Course outline: This course aims to introduce students to advanced topics within their research areas in communication and networks, not covered in existing courses.

DP requirements: 80% attendance and satisfactory completion of coursework.

Assessment: June Examination 50%, year mark 50%.

8 NQF Credits at level 9.

Convener: Dr H Le

Prerequisites: EEE3084W, EEE3086F or equivalent.

Course outline: This course aims to introduce students to specialized topics in their research areas in electrical engineering, in order to understand subjects that are important to communication and networks, but are not covered in existing courses.

DP requirements: 80% attendance and satisfactory completion of coursework.

Assessment: June Examination 50%, year mark 50%.

60 NQF Credits at level 9.

Course outline: Candidates for the degree of M.Eng will be required to complete a project to be selected in consultation with the programme convener. A written project report is required and is the sole assessment of the course.
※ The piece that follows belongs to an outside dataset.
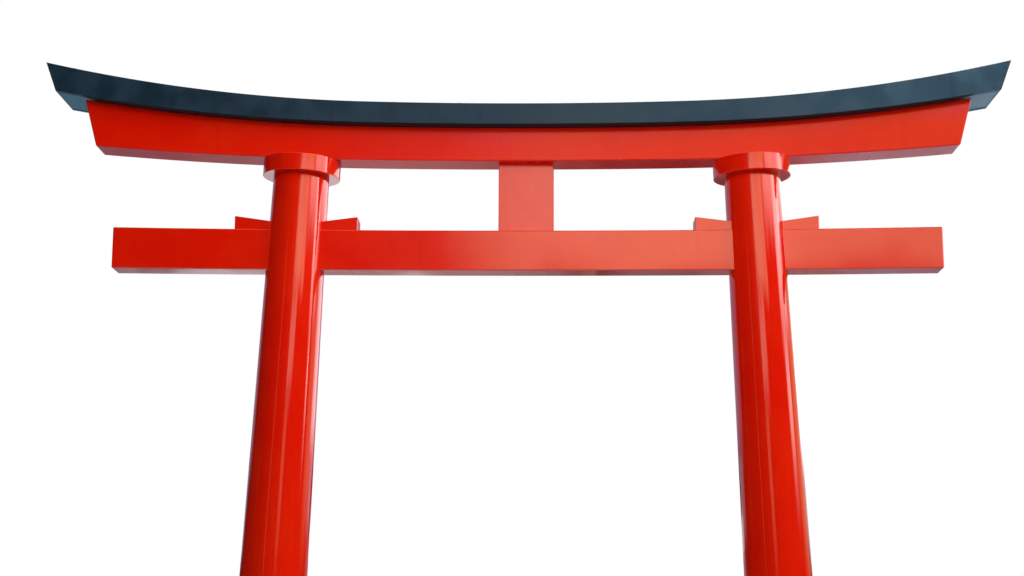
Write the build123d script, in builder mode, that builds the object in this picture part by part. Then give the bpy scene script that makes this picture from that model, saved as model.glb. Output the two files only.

Assessment: Written work counts 100%.

Additional details: master’s dissertation. Work required includes literature searches and reviews; identification of the research problem, objectives and hypothesis; consideration of research methodology; planning for the active research phase; and ensuring that research infrastructure (e.g. apparatus etc.) is or will be in place. The student should maintain regular contact with his/her supervisor in order to show evidence of suitable progress towards these aims. The supervisor must indicate satisfactory fulfilment of the course aims prior to the student proceeding to the dissertation.